ETL tools allow you to develop a data warehouse in a model-based way so that the ETL process is updated in real-time, daily, or weekly.

What does a freelance ETL developer or specialist do?

A (freelance) ETL developer or specialist develops programs to automate the total ETL process. Often they use ETL tools for this, but nowadays also more and more often data warehouse automation tools.

What is the hourly rate for a freelance ETL developer?

The average hourly rate for a freelance ETL developer varies between 80 and 125 euros, depending on the seniority and the required skills and experience. Contact us here to hire a freelance ETL developer or data engineer.

What does it mean to pursue ETL compliance?

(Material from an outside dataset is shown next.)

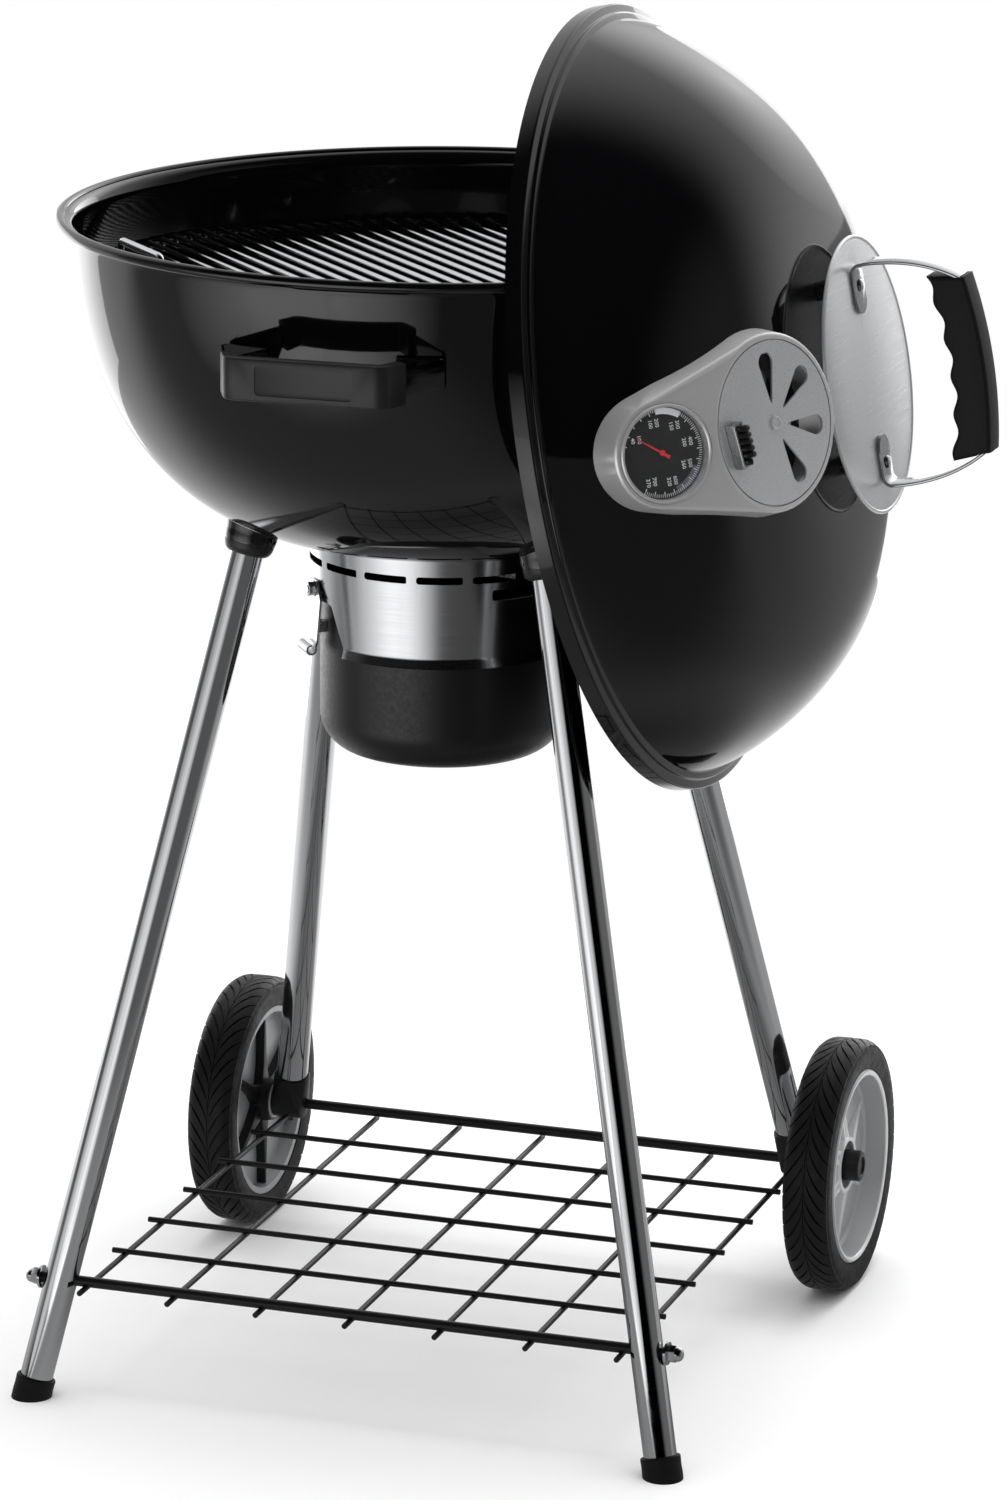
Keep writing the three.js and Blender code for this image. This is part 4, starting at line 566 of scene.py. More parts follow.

Especially when you use ETL to populate a data warehouse with which you update dashboards and reports, it is necessary to be able to demonstrate that there are no errors in the overall ETL process. An auditor or accountant must be able to assume that the figures are complete and are built up correctly. ETL compliance is necessary to show your auditor that you generate management information correctly.

What is ETL metadata management?

Metadata describes the data in your ETL database. You need to capture and manage this metadata properly. This way you lay down definitions of (calculated) fields and in this way, you can quickly perform impact analyses, and apply data lineage. With an impact analysis you can use ETL metadata management to easily find out which fields have been used in the ETL process. With data lineage, you can find out how a calculation of a KPI on your dashboard (e.g. profitability or net margin) is built up and which fields have been used.

What other ETL topics are important?

A question that customers often ask us has to do with open-source ETL. What are the possibilities and impossibilities of an open-source ETL tool, which tools are available on the market and what are the costs compared to commercial ETL software? Other topics that play an important role in ETL are connectivity to your source systems, data governance, data mappings, data pipelines, scheduling of ETL tasks, data quality management, data replication, and master data management.